Create the clustering using a
Dendrogram.
at a specific cut level.Args
dendrogram
- the dendrogram to use as a base for the clustering
cut_level
- the level at which to cut the dendrogram to get the corresponding clusters.
Returns
The resulting clustering
Methods
def clusters(self) ‑> pandas.core.frame.DataFrame
-
The clusters associated with each grouby value.
def cut_level(self) ‑> float
-
The dendrogram cut level corresponding to this clustering.
def nb_clusters(self) ‑> int
-
The number of clusters.
def score_calinski_harabasz(self) ‑> float
-
The Calinski and Harabasz score of the clustering, as of https://scikit-learn.org/stable/modules/generated/sklearn.metrics.calinski_harabasz_score.html#sklearn.metrics.calinski_harabasz_score.

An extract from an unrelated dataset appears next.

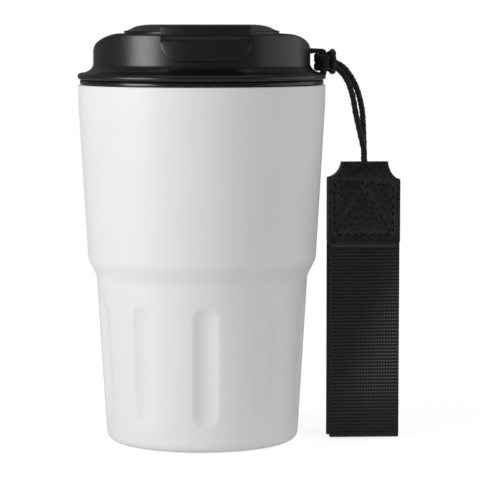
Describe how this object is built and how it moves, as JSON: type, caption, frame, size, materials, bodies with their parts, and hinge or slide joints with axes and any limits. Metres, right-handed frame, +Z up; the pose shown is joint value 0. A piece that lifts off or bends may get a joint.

def score_davies_bouldin(self) ‑> float
-
The Davies-Bouldin score fo the clustering, as of https://scikit-learn.org/stable/modules/generated/sklearn.metrics.davies_bouldin_score.html#sklearn.metrics.davies_bouldin_score.
def score_silhouette(self) ‑> float
-
The silhouette coefficient of the clustering, as of https://scikit-learn.org/stable/modules/generated/sklearn.metrics.silhouette_score.html.
class Dendrogram (matrix: pandas.core.frame.DataFrame, linkage_method: str)
-
A Dendrogram representation of the underlying data.
The purpose of this object is to serve as the basis for (potentially multiple iterations of) hierarchical clustering. It has no use in itself.
The expected way to create a new instance of Dendrogram is by using one of
Dendrogram.from_expenses()
orDendrogram.from_metric()
.The Dendrogram is created
Static methods
def from_expenses(data: pandas.core.frame.DataFrame, groupby_dim: str, basedon_dim: str, target: str, threshold_min_expense_in_a_segment: float, linkage_method: str = 'ward') ‑> Dendrogram
-
Create the dendrogram based on expense patterns in the data.
Args
data
- the data used to generate the dendrogram
groupby_dim
- the dimension to use for grouping the data, aka the attribute intended to be grouped together, e.g. customers to be grouped in customer clusters. Must be a column without missing value
basedon_dim
- the base dimension for the dendrogram, aka that will become the criteria to compare the groups. It must be a dimension type column without missing values
target
- the name for the target field, aka the attribute used by the metric computation
threshold_min_expense_in_a_segment
- the minimum value for the aggregated target inside a segment
linkage_method
- can be one of the methods listed in https://docs.scipy.org/doc/scipy/reference/generated/scipy.cluster.hierarchy.linkage.html (default: "ward")
Returns
The resulting dendrogram
def from_metric(data: pandas.core.frame.DataFrame, groupby_dim: str, basedon_dim: str, target: str, formula: str, linkage_method: str = 'ward') ‑> Dendrogram
-
Create the dendrogram based on a given metric in the data.
Args
data
- the data used to generate the dendrogram
groupby_dim
- the dimension to use for grouping the data, aka the attribute intended to be grouped together, e.g. customers to be grouped in customer clusters. Must be a column without missing value
basedon_dim
- the base dimension for the dendrogram, aka that will become the criteria to compare the groups. It must be a dimension type column without missing values
target
- the name for the target field, aka the attribute used by the metric computation
formula
- the aggregation formula to use (a pandas
agg
argument like "mean", "max" …) linkage_method
- can be one of the methods listed in https://docs.scipy.org/doc/scipy/reference/generated/scipy.cluster.hierarchy.linkage.html (default: "ward")
Returns
The resulting dendrogram
class OptimalClustering (dendrogram: Dendrogram, cluster_min_number: int, cluster_max_number: int)
-
Procedure to determine the best clustering based on a given
Dendrogram
.This procedure work by iterating at different cutting level over the
Dendrogram
and finding the one with the best aggregarted score over multiple metrics.Create and run a new OptimalClustering.
Methods
def best(self) ‑> Optional[Clustering]
-
The best clustering (if any).
def metrics(self) ‑> Optional[pandas.core.frame.DataFrame]
-
All the metrics computed during the procedure.